Now that we have that out of the way, let’s move forward with our Paleo Tzatziki Sauce and talk about cucumbers. There are countless ways to prepare a cucumber for this recipe. Peeled, not peeled. Diced, minced. Grated, not grated. Really, these considerations are all up to you. For this recipe our resident slicer-dicer, K-Hubs, peeled and finely chopped the cucumber, so that’s what you’ll see in the instructions below.
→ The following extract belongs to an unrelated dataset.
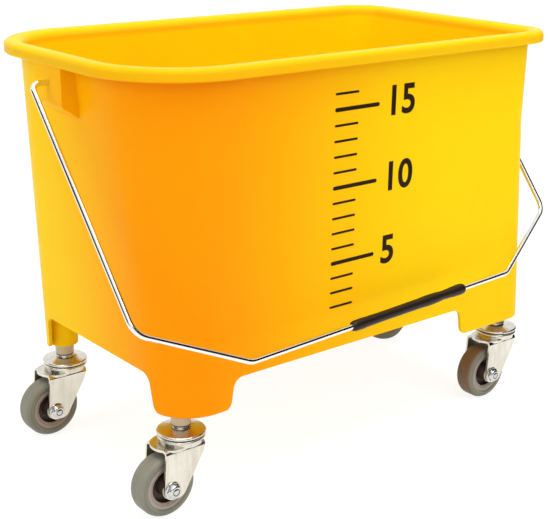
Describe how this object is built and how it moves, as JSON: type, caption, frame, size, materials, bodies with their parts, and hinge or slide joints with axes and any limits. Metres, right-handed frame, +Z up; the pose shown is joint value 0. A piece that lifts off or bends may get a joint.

Then we added dill weed, lemon juice, garlic, and sea salt. If the final result is still too rich for you, then add a dash of garlic salt. This is also the stage at which you can add a little extra runny coconut milk if your batch is firmer than you prefer, especially if you want it as a salad dressing. Today’s recipe errs on the thicker side, making it the perfect spread for main dishes, sandwiches, and wraps, to name a few. The thicker consistency is also great for use as a dip with chips or crunchy veggies.
Spiriteds, grab a spoon or a gyro or a lettuce wrap and dollop a spoonful or 40 of this on top. Paleo Tzatziki Sauce is seriously everything that is good and right and well with this world.
Paleo Tzatziki Sauce
- Prep Time: 15 mins
- Total Time: 15 mins
- Yield: 1 1/4 cup 1x
- 1 can full-fat coconut milk, refrigerated a few hours (or overnight) prior to making recipe
- 1/4 cup fresh cucumber, peeled and finely diced
- 2 tablespoons dill weed (more as desired)
- 2 tablespoons lemon juice
- 2–3 garlic cloves, pressed
- 1/4 teaspoon sea salt
- Pinch of garlic salt, if needed to reduce richness
- Coarse black pepper as a garnish, optional
- Skim coconut cream from top of can, making sure not to get any of the oil or liquid coconut milk at the bottom of the can. Scoop cream into a large mixing bowl and mash with a fork until it’s malleable enough to stir in additional ingredients.
- Add in cucumbers and dill weed. Then add lemon juice, garlic cloves, and sea salt. Add garlic salt if the flavor is too rich.
- Store covered in refrigerator for about 2-3 days.